Some money managers were still waiting for further details on how the exchange link would work, including whether the mainland government would enforce a capital gains tax, said Ryosuke Kawahata, a Tokyo-based money manager at Mizuho Asset Management.

The mainland's personal income laws stipulate that gains from stock trading are subject to a 20 per cent tax, although the finance ministry and taxation bureau have exempted investors from the levy since 1994 to promote the development of the stock market. If concern over the tax regime still exists by the time the exchange link starts, the valuation gap mighty persist, said Alexandre Werno, a Shanghai-based executive vice-general manager of Fortune SG Fund Management, which oversees about US$11 billion.
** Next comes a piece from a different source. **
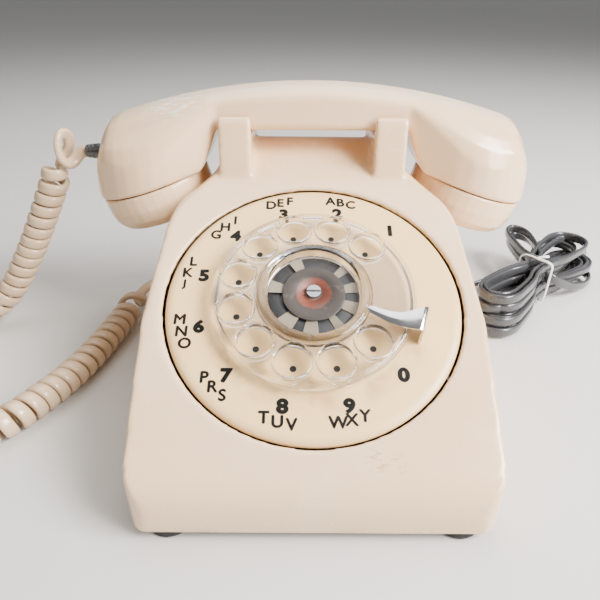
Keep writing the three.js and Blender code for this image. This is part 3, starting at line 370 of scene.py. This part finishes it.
def make_looks():
    return {
        "housing": housing_look(),
        "handset": handset_look(),
        "cream_plate": plate_look(),
        "clear_plastic": clear_look("clear_acrylic", (0.88, 0.88, 0.91)),
        "chrome": metal_look("chrome_plate", (0.66, 0.65, 0.66), 0.12, depth=0.00001),
        "steel": metal_look("stamped_steel", (0.45, 0.46, 0.47), 0.38, grain=(6, 1, 1)),
        "brass": metal_look("plain_brass", (0.62, 0.44, 0.18), 0.3),
        "black_plastic": plain_look("black_moulding", (0.025, 0.025, 0.027), 0.5),
        "rubber": plain_look("foot_rubber", (0.02, 0.02, 0.02), 0.8, bump=0.0001),
        "grey_vinyl": plain_look(
            "grey_cord_vinyl", (0.048, 0.048, 0.052), 0.24, shade=0.7, coat=0.5, scale=60),
        "white_plastic": plain_look("white_nylon", (0.78, 0.77, 0.73), 0.4, shade=0.85),
        "ivory_vinyl": vinyl_look(),
        "retainer": plain_look("retainer_card", (0.24, 0.20, 0.145), 0.5, shade=0.35, scale=45),
        "centre_orange": centre_look(),
        "copper_coil": plain_look("coil_tape", (0.30, 0.12, 0.05), 0.5),
        "ink": plain_look("black_ink", (0.004, 0.004, 0.004), 0.55, shade=0.5, bump=0.00001),
    }


# ---------------------------------------------------------------- meshes
def add_object(name, vertices, faces, look, smooth=True):
    mesh = bpy.data.meshes.new(name)
    mesh.from_pydata([tuple(vertex) for vertex in vertices], [], faces)
    mesh.validate()
    made = bpy.data.objects.new(name, mesh)
    bpy.context.scene.collection.objects.link(made)
    mesh.materials.append(look)
    if smooth:
        mesh.shade_smooth()
    return made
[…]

MSCI cited unclear tax laws as one of the reasons it decided last month to exclude mainland shares from its global indices.

"We need to see the details," said Gerry Alfonso, a sales trader at Shenyin & Wanguo Securities in Shanghai. "The closer we get to having the programme running, and the more information we have, the more likely we are of finding opportunities."

For van Rijn, the potential for smaller discounts on A shares just adds to the appeal of a market that is trading at low valuations.

Among dual-listed consumer and industrial companies, Air China, the nation's largest carrier by market capitalisation, trades at an 11 per cent discount on the mainland.

"When you sit behind your desk and see all these gaps between these Shanghai-listed stocks and Hong Kong-listed stocks, you ask yourself: why aren't they closing more rapidly when everyone knows it's coming?" van Rijn said.